***** Dataset section *****

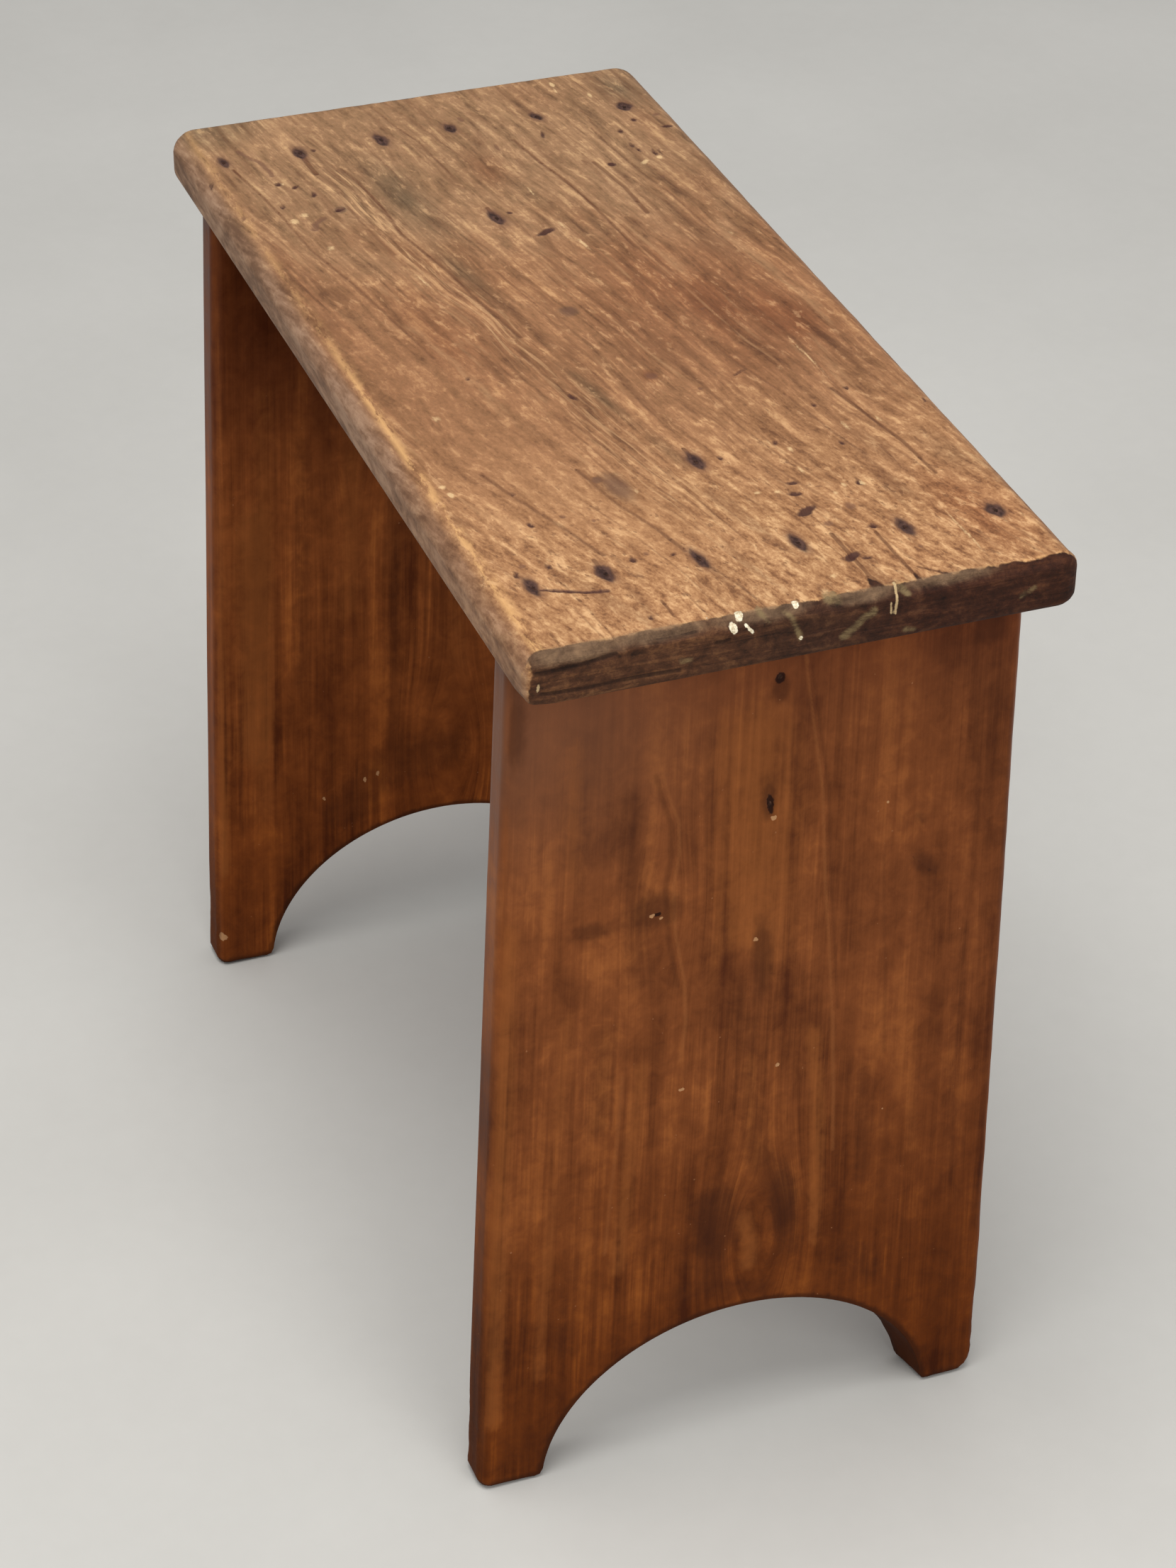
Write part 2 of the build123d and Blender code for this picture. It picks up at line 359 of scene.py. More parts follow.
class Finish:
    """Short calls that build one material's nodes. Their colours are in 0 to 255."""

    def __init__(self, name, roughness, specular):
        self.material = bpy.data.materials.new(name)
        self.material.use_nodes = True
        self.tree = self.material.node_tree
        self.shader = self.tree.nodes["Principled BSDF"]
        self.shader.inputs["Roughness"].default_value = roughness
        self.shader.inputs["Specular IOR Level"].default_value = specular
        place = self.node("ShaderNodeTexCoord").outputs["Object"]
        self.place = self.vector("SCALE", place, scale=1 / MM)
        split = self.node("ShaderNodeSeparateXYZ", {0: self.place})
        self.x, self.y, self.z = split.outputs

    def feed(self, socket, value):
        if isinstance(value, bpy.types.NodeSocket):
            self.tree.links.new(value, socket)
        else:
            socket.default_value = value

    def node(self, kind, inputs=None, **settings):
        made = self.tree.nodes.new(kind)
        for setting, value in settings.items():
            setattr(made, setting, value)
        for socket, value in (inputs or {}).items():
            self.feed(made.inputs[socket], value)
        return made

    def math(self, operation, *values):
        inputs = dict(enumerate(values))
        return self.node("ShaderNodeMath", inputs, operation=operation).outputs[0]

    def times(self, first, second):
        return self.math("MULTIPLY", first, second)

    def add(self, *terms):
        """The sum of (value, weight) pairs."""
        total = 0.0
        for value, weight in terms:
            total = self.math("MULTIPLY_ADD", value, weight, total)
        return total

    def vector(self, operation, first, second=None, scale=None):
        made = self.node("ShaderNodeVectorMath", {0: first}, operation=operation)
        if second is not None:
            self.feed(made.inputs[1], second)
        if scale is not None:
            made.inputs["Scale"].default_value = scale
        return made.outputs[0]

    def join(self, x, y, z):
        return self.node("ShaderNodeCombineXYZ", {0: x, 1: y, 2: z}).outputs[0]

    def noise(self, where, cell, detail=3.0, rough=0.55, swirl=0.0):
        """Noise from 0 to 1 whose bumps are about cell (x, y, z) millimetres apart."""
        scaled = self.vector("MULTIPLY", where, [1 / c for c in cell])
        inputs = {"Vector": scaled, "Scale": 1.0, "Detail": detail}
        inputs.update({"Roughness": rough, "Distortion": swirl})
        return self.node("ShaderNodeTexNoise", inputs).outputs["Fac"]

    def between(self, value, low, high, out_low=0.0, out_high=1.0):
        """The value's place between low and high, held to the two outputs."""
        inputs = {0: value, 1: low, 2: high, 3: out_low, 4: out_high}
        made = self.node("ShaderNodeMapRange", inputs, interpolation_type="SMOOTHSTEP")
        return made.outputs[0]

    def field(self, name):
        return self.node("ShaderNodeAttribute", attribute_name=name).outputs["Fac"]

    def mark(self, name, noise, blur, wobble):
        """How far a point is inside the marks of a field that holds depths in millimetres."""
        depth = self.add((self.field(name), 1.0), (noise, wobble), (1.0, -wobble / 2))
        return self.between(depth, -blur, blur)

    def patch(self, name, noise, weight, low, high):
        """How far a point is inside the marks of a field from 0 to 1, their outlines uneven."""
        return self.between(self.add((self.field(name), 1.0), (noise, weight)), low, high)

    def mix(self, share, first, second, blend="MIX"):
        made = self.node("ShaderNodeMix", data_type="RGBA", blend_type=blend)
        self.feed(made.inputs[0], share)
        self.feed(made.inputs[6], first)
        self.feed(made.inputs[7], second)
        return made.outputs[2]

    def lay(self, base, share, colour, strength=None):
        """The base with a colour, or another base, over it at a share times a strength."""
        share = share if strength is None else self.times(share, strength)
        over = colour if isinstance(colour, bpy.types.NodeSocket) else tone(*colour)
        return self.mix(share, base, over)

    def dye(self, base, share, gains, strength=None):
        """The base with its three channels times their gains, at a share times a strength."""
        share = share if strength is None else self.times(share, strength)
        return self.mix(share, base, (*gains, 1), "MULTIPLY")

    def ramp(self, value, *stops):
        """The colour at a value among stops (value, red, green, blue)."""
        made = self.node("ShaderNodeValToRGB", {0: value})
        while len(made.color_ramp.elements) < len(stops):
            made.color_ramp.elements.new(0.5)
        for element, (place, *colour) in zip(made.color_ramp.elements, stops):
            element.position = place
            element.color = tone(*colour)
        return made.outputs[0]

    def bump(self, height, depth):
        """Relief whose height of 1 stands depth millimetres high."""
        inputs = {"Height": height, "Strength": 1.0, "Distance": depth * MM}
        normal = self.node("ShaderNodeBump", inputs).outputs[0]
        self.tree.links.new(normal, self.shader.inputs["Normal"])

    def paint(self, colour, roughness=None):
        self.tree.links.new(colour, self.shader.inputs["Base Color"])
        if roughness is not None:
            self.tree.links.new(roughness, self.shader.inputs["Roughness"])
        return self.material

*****

[Given exercise]:
Repeat the material from above exactly, word for word.

[Task answer]:
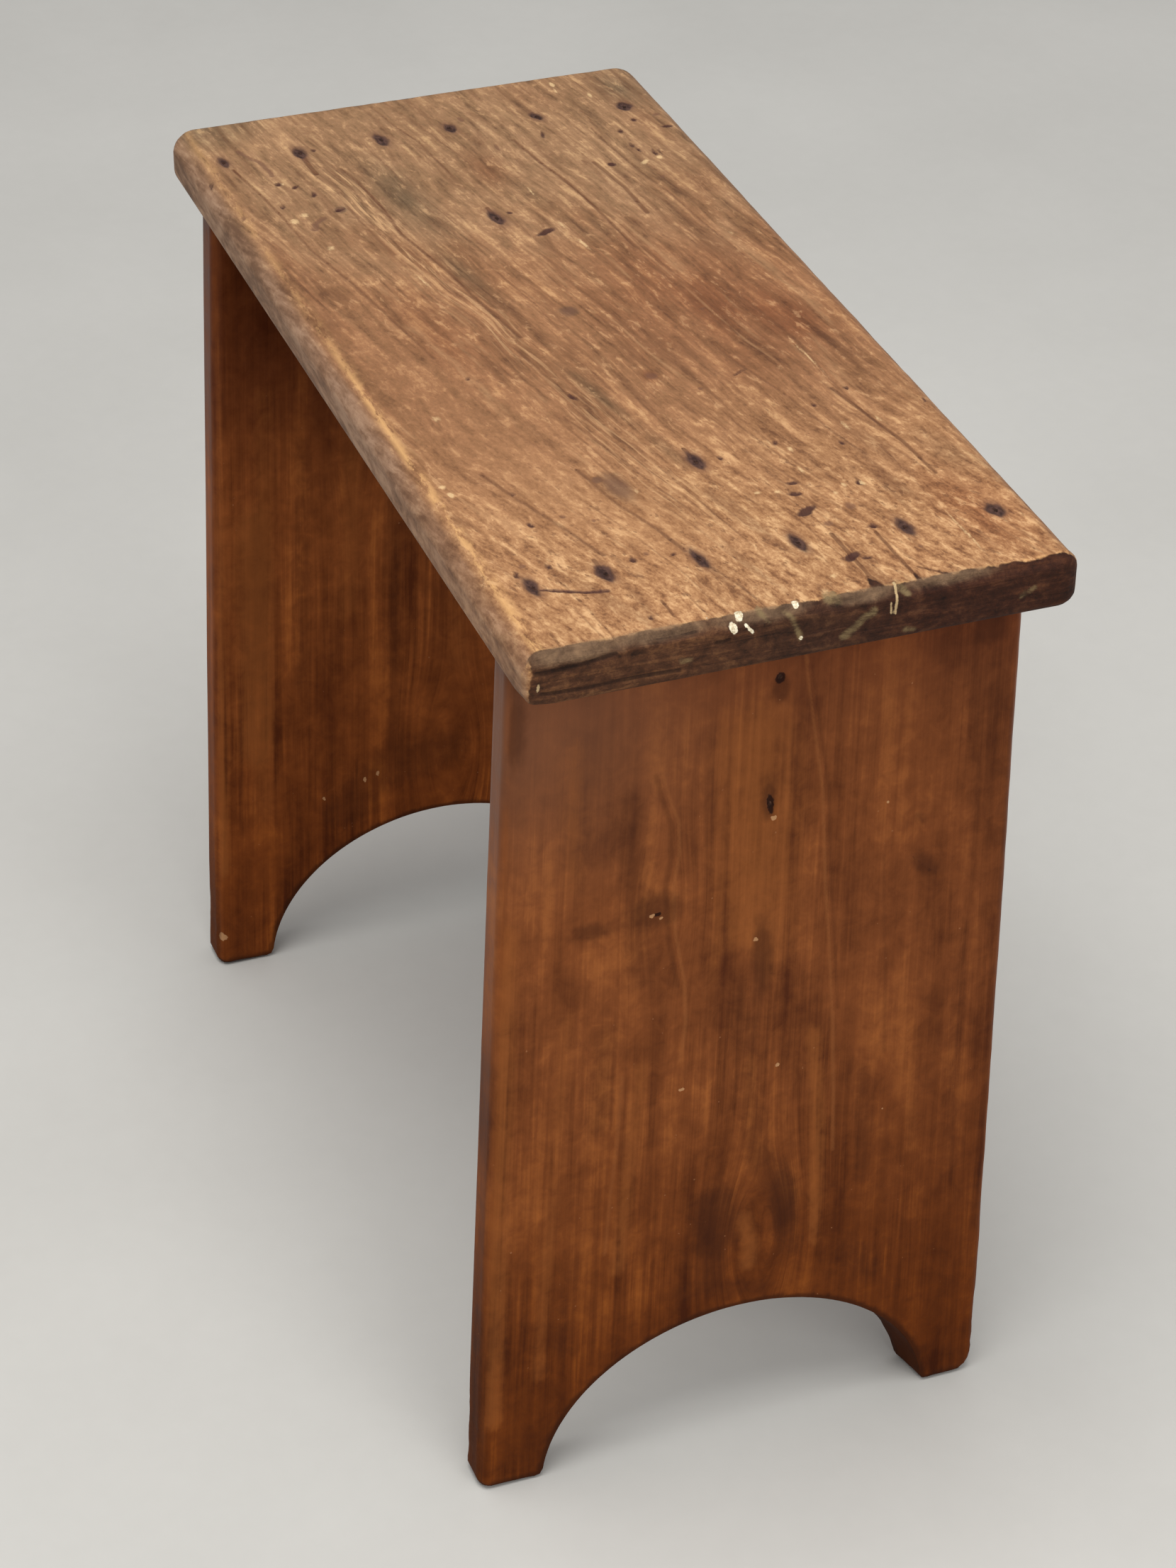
Write part 2 of the build123d and Blender code for this picture. It picks up at line 359 of scene.py. More parts follow.
class Finish:
    """Short calls that build one material's nodes. Their colours are in 0 to 255."""

    def __init__(self, name, roughness, specular):
        self.material = bpy.data.materials.new(name)
        self.material.use_nodes = True
        self.tree = self.material.node_tree
        self.shader = self.tree.nodes["Principled BSDF"]
        self.shader.inputs["Roughness"].default_value = roughness
        self.shader.inputs["Specular IOR Level"].default_value = specular
        place = self.node("ShaderNodeTexCoord").outputs["Object"]
        self.place = self.vector("SCALE", place, scale=1 / MM)
        split = self.node("ShaderNodeSeparateXYZ", {0: self.place})
        self.x, self.y, self.z = split.outputs

    def feed(self, socket, value):
        if isinstance(value, bpy.types.NodeSocket):
            self.tree.links.new(value, socket)
        else:
            socket.default_value = value

    def node(self, kind, inputs=None, **settings):
        made = self.tree.nodes.new(kind)
        for setting, value in settings.items():
            setattr(made, setting, value)
        for socket, value in (inputs or {}).items():
            self.feed(made.inputs[socket], value)
        return made

    def math(self, operation, *values):
        inputs = dict(enumerate(values))
        return self.node("ShaderNodeMath", inputs, operation=operation).outputs[0]

    def times(self, first, second):
        return self.math("MULTIPLY", first, second)

    def add(self, *terms):
        """The sum of (value, weight) pairs."""
        total = 0.0
        for value, weight in terms:
            total = self.math("MULTIPLY_ADD", value, weight, total)
        return total

    def vector(self, operation, first, second=None, scale=None):
        made = self.node("ShaderNodeVectorMath", {0: first}, operation=operation)
        if second is not None:
            self.feed(made.inputs[1], second)
        if scale is not None:
            made.inputs["Scale"].default_value = scale
        return made.outputs[0]

    def join(self, x, y, z):
        return self.node("ShaderNodeCombineXYZ", {0: x, 1: y, 2: z}).outputs[0]

    def noise(self, where, cell, detail=3.0, rough=0.55, swirl=0.0):
        """Noise from 0 to 1 whose bumps are about cell (x, y, z) millimetres apart."""
        scaled = self.vector("MULTIPLY", where, [1 / c for c in cell])
        inputs = {"Vector": scaled, "Scale": 1.0, "Detail": detail}
        inputs.update({"Roughness": rough, "Distortion": swirl})
        return self.node("ShaderNodeTexNoise", inputs).outputs["Fac"]

    def between(self, value, low, high, out_low=0.0, out_high=1.0):
        """The value's place between low and high, held to the two outputs."""
        inputs = {0: value, 1: low, 2: high, 3: out_low, 4: out_high}
        made = self.node("ShaderNodeMapRange", inputs, interpolation_type="SMOOTHSTEP")
        return made.outputs[0]

    def field(self, name):
        return self.node("ShaderNodeAttribute", attribute_name=name).outputs["Fac"]

    def mark(self, name, noise, blur, wobble):
        """How far a point is inside the marks of a field that holds depths in millimetres."""
        depth = self.add((self.field(name), 1.0), (noise, wobble), (1.0, -wobble / 2))
        return self.between(depth, -blur, blur)

    def patch(self, name, noise, weight, low, high):
        """How far a point is inside the marks of a field from 0 to 1, their outlines uneven."""
        return self.between(self.add((self.field(name), 1.0), (noise, weight)), low, high)

    def mix(self, share, first, second, blend="MIX"):
        made = self.node("ShaderNodeMix", data_type="RGBA", blend_type=blend)
        self.feed(made.inputs[0], share)
        self.feed(made.inputs[6], first)
        self.feed(made.inputs[7], second)
        return made.outputs[2]

    def lay(self, base, share, colour, strength=None):
        """The base with a colour, or another base, over it at a share times a strength."""
        share = share if strength is None else self.times(share, strength)
        over = colour if isinstance(colour, bpy.types.NodeSocket) else tone(*colour)
        return self.mix(share, base, over)

    def dye(self, base, share, gains, strength=None):
        """The base with its three channels times their gains, at a share times a strength."""
        share = share if strength is None else self.times(share, strength)
        return self.mix(share, base, (*gains, 1), "MULTIPLY")

    def ramp(self, value, *stops):
        """The colour at a value among stops (value, red, green, blue)."""
        made = self.node("ShaderNodeValToRGB", {0: value})
        while len(made.color_ramp.elements) < len(stops):
            made.color_ramp.elements.new(0.5)
        for element, (place, *colour) in zip(made.color_ramp.elements, stops):
            element.position = place
            element.color = tone(*colour)
        return made.outputs[0]

    def bump(self, height, depth):
        """Relief whose height of 1 stands depth millimetres high."""
        inputs = {"Height": height, "Strength": 1.0, "Distance": depth * MM}
        normal = self.node("ShaderNodeBump", inputs).outputs[0]
        self.tree.links.new(normal, self.shader.inputs["Normal"])

    def paint(self, colour, roughness=None):
        self.tree.links.new(colour, self.shader.inputs["Base Color"])
        if roughness is not None:
            self.tree.links.new(roughness, self.shader.inputs["Roughness"])
        return self.material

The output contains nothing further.